Not for rural appraisals. When you're spending hours looking at a 15 miles radius to find comps then driving all over that area to take pictures of them, its pretty easy to burn up 6-8 hours on field work, 6-8 hours of research and report writing on top of that is not and excessive number; particularly if you're writing a good report.

Plus I think its important to remember that the regulations dont require that trainee's do the work in the most efficient way possible. For instance, If I have a wild idea about some sort of graphing or analysis that might work for a particular problem, I peruse it....even if it takes many many hours....after all I'm TRAINING! Plus I'm being paid in hours, not by the report. If I think of a better way to write or explain something I'll spend hours working on it and word smithing it till it sings. I take extra time to write and re write my quick lists. I'll actually spend time looking at at market data trying to derive my own adjustment backup.

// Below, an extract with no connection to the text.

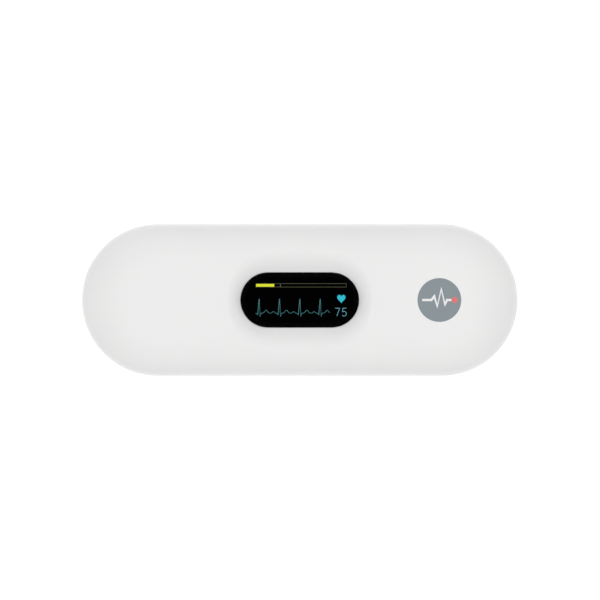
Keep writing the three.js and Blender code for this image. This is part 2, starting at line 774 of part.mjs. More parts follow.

My goal is to learn as much as I can from each assignment, not complete it as fast as an appraiser should.

I also dont have any problems billing drive time because since my supervisor actually works with me, we're driving together and discussing the assignment, the comparables, adjustments, neighborhood, etc etc as we go.

If your supervisor was not with you and he was signing on the left he shouldn't be questioning the appropriateness of your logs.
 
Check with your state board. In Virginia, the max experience hours you can claim on a residential report is 8 hours, land appraisals are max 20 hours. I am sure that there were many jobs that involved substantially more hours than I could claim. I think it is just the nature of the beast.

I work in rural areas...I get lost lots...I decided long ago to just enjoy the beauty of it all. I have some great photos that have nothing to do with my work.

Recommendations: Always carry water and fruit...and a crossword puzzle book. Enjoy the scenery...you will go places your children will never see.
 
My questions is this true?
It there anything I can do? I'm in tears
Any recommendations?:fiddle:

Talk to DORA. They are the ones who can provide you with the best needed info that you request.
 
I didn't see the numbers you provided in your post.

2300 hours / 165 appraisals = 13.93 hours per appraisal

Thats seems like a long time per appraisal.

Here is Georgia, your experience has to stretch over atleast a two year period. Is it that way in Colorado?

I'm not wanting to be certified which takes two years, just liscenced which is 2000 hours in one year period. A few of my appraisals are commercial.
 
They said they do not have a set hours for the appraisal process, In Colorado It takes as long as it takes
 
I'm not wanting to be certified which takes two years, just liscenced which is 2000 hours in one year period. A few of my appraisals are commercial.

Go for Certified!!! Do what it takes to learn about appraising a few multifamily complexes. It ain't gonna kill ya. You have a mentor, hopefully Certified, on your side.

You will benefit down the road through maximization of such a short period of time. You will ultimately have access to more work and appear more respectable to many potential lenders down the road being Certified. This day and age, it should not even be a question.